REQUIRED TASK —
Extract each line of the records below that contains the word "meshes".

--- start DATA SHOWN ---

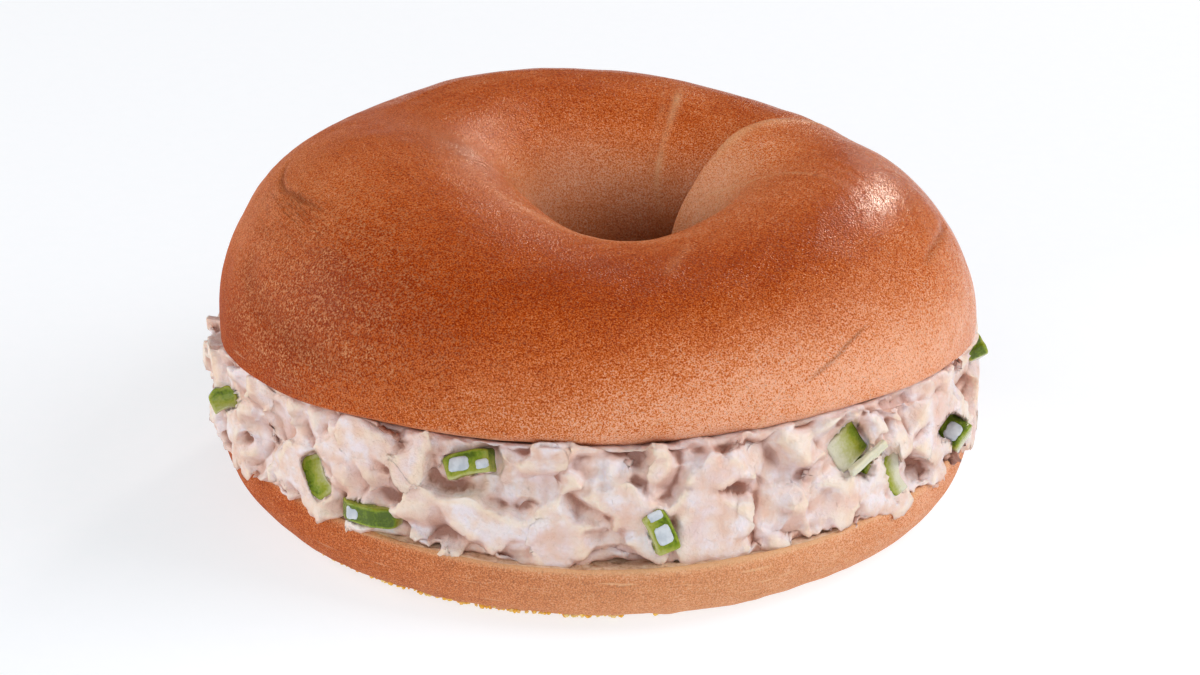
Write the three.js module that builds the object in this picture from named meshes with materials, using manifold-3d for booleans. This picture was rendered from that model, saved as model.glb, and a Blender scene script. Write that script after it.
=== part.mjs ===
// A filled bagel: the upper half, the lower half, a ring of chunky salad between them, and diced celery
// pressed into the salad. Millimetres, +Z up. The table is z = 0, -Y is the side where the halves gape.
import * as THREE from "three";
import { mergeVertices } from "three/addons/utils/BufferGeometryUtils.js";
import Module from "manifold-3d";

const wasm = await Module();
wasm.setup();
const { Manifold, Mesh: SolidMesh } = wasm;

const TURN = 2 * Math.PI;
const degrees = (value) => (value * Math.PI) / 180;

// ---------------------------------------------------------------- driving dimensions

const CLEARANCE = 0.35; // between neighbouring solids
const CORE_CLEARANCE = 2 * CLEARANCE; // between the bread and the salad's smooth core
const RING_STEPS = 64; // facets round each half

// An uneven outline is a circle times 1 + share * cos(lobes * angle - phase), summed over its waves.
const bagel = {
  radius: 57.3, // widest point of the upper half
  holeRadius: 11.3,
  holeX: 4.7, // the hole sits off centre
  holeY: 2.6,
  foldAngle: 30.3, // where the rope of dough was joined, degrees round from +X
  foldHeight: 1.5, // how far the overlapping end stands proud
  foldStep: 2.4, // degrees over which it drops to the other end
  foldRun: 34, // degrees over which it fades back into the ring
  foldReach: [0.38, 0.68], // share of the way from rim to hole where it starts and is at its full height
};

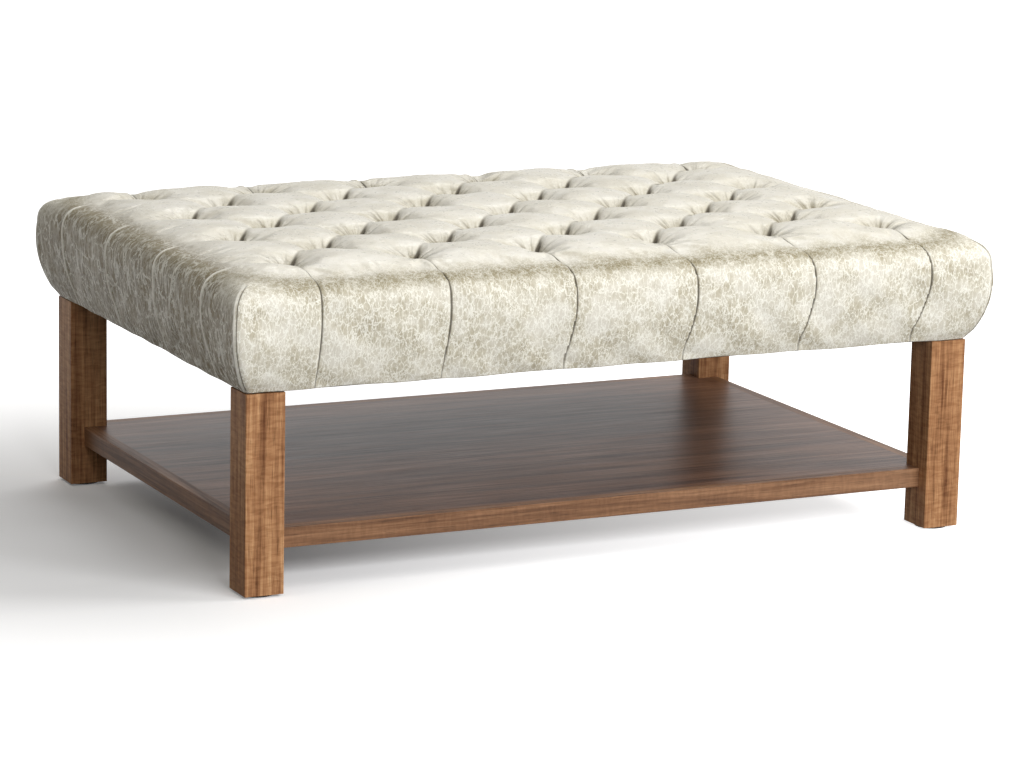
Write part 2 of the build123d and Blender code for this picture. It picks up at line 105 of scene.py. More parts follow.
floor_half = 30                                # half of the floor's side
floor_shown = (0.86, 0.865, 0.88, 1)           # its colour, as the camera sees it
floor_bounced = (0.22, 0.22, 0.225, 1)         # its colour, as it lights the object
floor_glow = 0.05                              # its own glow in the shadow, which rises to 1
shadow_middle = (-0.8, 0.05, 0)
near_floor, far_floor = 0.3, 1.65              # where the glow starts to rise and where it is full
room_light = 0.15
room_tint = (1, 0.95, 0.86, 1)

floor_mesh = bpy.data.meshes.new("studio_floor")
floor_mesh.from_pydata([(x, y, 0) for x, y in ((-1, -1), (1, -1), (1, 1), (-1, 1))], [], [(0, 1, 2, 3)])
floor = bpy.data.objects.new("studio_floor", floor_mesh)
floor.scale = (floor_half, floor_half, 1)
bpy.context.scene.collection.objects.link(floor)
floor_paint, tree = empty_material("studio_floor")
paint = node(tree, "BsdfDiffuse", {"Color": floor_shown})
bounce = node(tree, "BsdfDiffuse", {"Color": floor_bounced})
spot = node(tree, "NewGeometry").outputs["Position"]
# The floor's glow is dimmest round shadow_middle and full further out: a painted pool of shadow over the
# real one.
distance = node(tree, "VectorMath", {0: spot, 1: shadow_middle}, operation="DISTANCE").outputs["Value"]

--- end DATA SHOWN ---

RESULT —
Write the three.js module that builds the object in this picture from named meshes with materials, using manifold-3d for booleans. This picture was rendered from that model, saved as model.glb, and a Blender scene script. Write that script after it.
floor_mesh = bpy.data.meshes.new("studio_floor")